In its eighth deal of the year, Raleigh, North Carolina-based Captrust Financial Advisors has acquired Rinet Co., a $2.2 billion registered investment adviser that is selling because $2 billion is no longer enough scale in the wealth management space.
Founded in 1974, Boston-based Rinet has grown organically and never made an acquisition, aside from the 2009 deal in which eight partners bought the business back from a bank that purchased the RIA in 1999.
Brian Rivotto, managing director and chief executive of Rinet since 2002, said the sale to Captrust was about gaining scale by leveraging marketing, technology and back-office support provided by the much larger aggregator.
“We weren’t growing as quickly as we would like, and keeping up with technology is difficult for a small firm,” Rivotto said. “You have to be competitive, and you have to grow.”
It’s a sign of the times when a $2.2 billion RIA is described as “small,” but now Rinet will take on the Captrust brand and become part of a company with $662 billion under advisement.
Even though Captrust’s total assets under management include $577 billion in retirement plan assets and $85 billion in wealth management assets, wealth management represents “at least half of our total revenue,” said Rush Benton, senior director of strategic growth at Captrust.
Of the eight deals Captrust completed this year, six have been in the more profitable wealth management space. And four of those have come with assets under management in the $2 billion range.
“Wealth management is a growing focus for us, and that’s been our focus for the past six or seven years, with 70% of our transactions being in the wealth management space,” Benton said. “I don’t think that trend is going to change because the number of wealth management RIAs far exceeds the number of retirement plan advisory firms.”

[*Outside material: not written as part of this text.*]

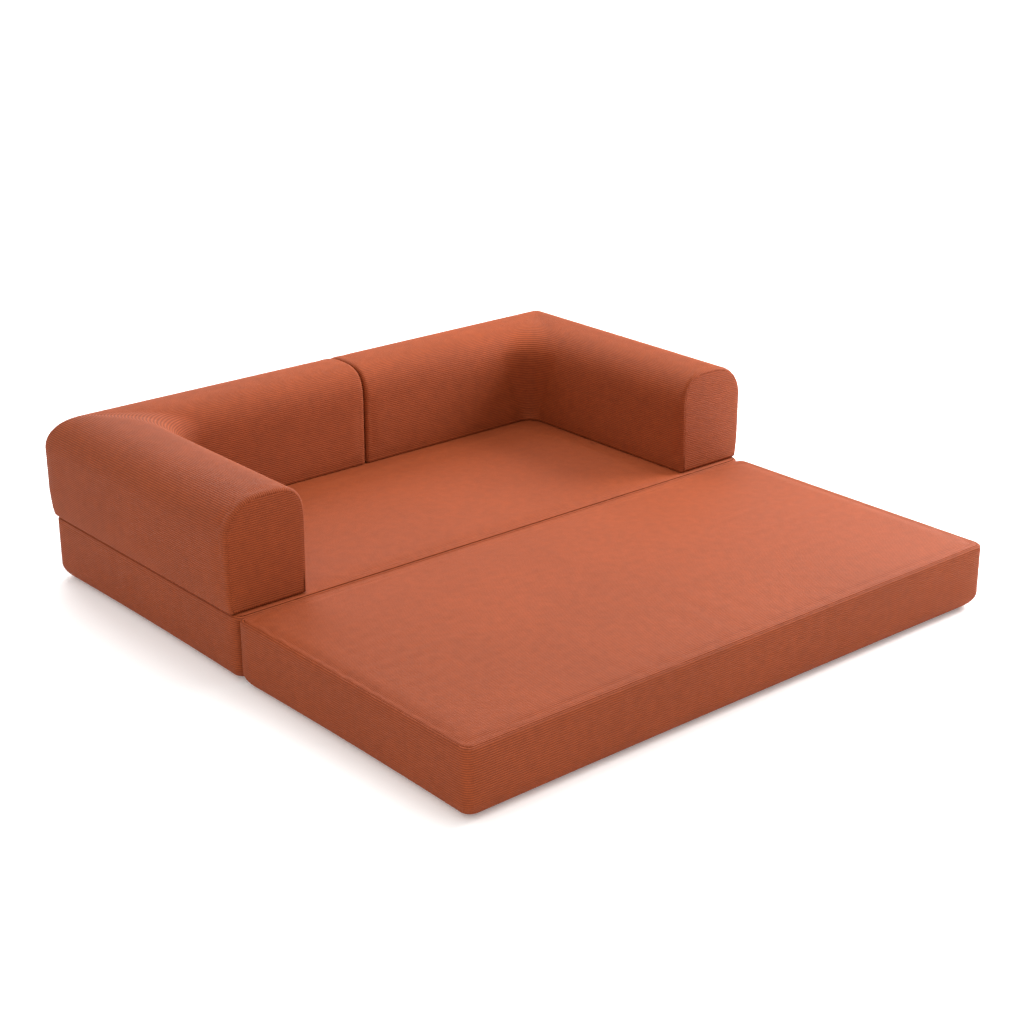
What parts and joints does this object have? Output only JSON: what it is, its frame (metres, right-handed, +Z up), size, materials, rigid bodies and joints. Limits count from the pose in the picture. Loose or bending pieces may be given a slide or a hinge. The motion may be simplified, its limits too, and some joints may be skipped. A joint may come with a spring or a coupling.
{
  "type": "modular sofa bed",
  "caption": "All-foam sofa bed opened flat: a hinged front slab beside a base slab that carries two L-shaped corner modules as its arms and back, in zipped ribbed covers.",
  "frame": {"origin": "on the floor, under the centre of the whole sofa bed's bounding box, opened as a bed", "axes": "X runs along the width, +Y points from the fold-out front slab to the back, +Z up"},
  "size_m": [2.026, 2.049, 0.5403],
  "materials": {
    "ribbed_cover": "terracotta fabric with fine raised ribs, soft sheen",
    "non_slip_cloth": "dark cloth with small rubbery dots",
    "support_foam": "firm open-cell foam",
    "comfort_foam": "soft open-cell foam",
    "zip_tape": "woven tape and moulded coil, dyed to match",
    "slider_metal": "plated zinc, satin"
  },
  "bodies": {
    "base_slab": {"base_cover": "ribbed_cover", "base_sole": "non_slip_cloth", "base_support_foam": "support_foam", "base_comfort_foam": "comfort_foam", "base_zip": "zip_tape", "hinge_leaf_base": "ribbed_cover"},
    "front_slab": {"front_cover": "ribbed_cover", "front_sole": "non_slip_cloth", "front_support_foam": "support_foam", "front_comfort_foam": "comfort_foam", "front_zip": "zip_tape", "hinge_leaf_front": "ribbed_cover"},
    "left_module": {"left_cover": "ribbed_cover", "left_sole": "non_slip_cloth", "left_back_foam": "support_foam", "left_arm_foam": "support_foam", "left_zip": "zip_tape"},
    "right_module": {"right_cover": "ribbed_cover", "right_sole": "non_slip_cloth", "right_back_foam": "support_foam", "right_arm_foam": "support_foam", "right_zip": "zip_tape"},
    "base_slider": {"base_zip_slider": "slider_metal"},
    "front_slider": {"front_zip_slider": "slider_metal"},
    "left_slider": {"left_zip_slider": "slider_metal"},
    "right_slider": {"right_zip_slider": "slider_metal"}
  },
  "joints": [
    {"name": "front_fold", "type": "hinge", "parent": "base_slab", "child": "front_slab", "pos_m": [0, -0.0215, 0.205], "axis": [-1, 0, 0], "range_deg": [0, 90]},
    {"name": "left_lift", "type": "slide", "parent": "base_slab", "child": "left_module", "axis": [0, 0, 1], "range_m": [0, 0.4]},
    {"name": "right_lift", "type": "slide", "parent": "base_slab", "child": "right_module", "axis": [0, 0, 1], "range_m": [0, 0.4]},
    {"name": "base_zip_travel", "type": "slide", "parent": "base_slab", "child": "base_slider", "axis": [1, 0, 0], "range_m": [0, 1.586]},
    {"name": "front_zip_travel", "type": "slide", "parent": "front_slab", "child": "front_slider", "axis": [0, -1, 0], "range_m": [0, 0.766]},
    {"name": "left_zip_travel", "type": "slide", "parent": "left_module", "child": "left_slider", "axis": [-1, 0, 0], "range_m": [0, 0.626]},
    {"name": "right_zip_travel", "type": "slide", "parent": "right_module", "child": "right_slider", "axis": [1, 0, 0], "range_m": [0, 0.626]}
  ]
}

Another driver behind the trend, Benton said, is higher prices pushing traditional succession plan acquisitions out of reach of many second- and third-generation buyers.
“Valuations are at an all-time high and the supply of firms is at an all-time high,” he said. “There’s some of the tax-driven timing involved in deals, but the main underlying driver is a bunch of first-generation owners who are looking to transition their businesses and capture some value for the business they’ve built, and the second generation cannot afford to buy the business.”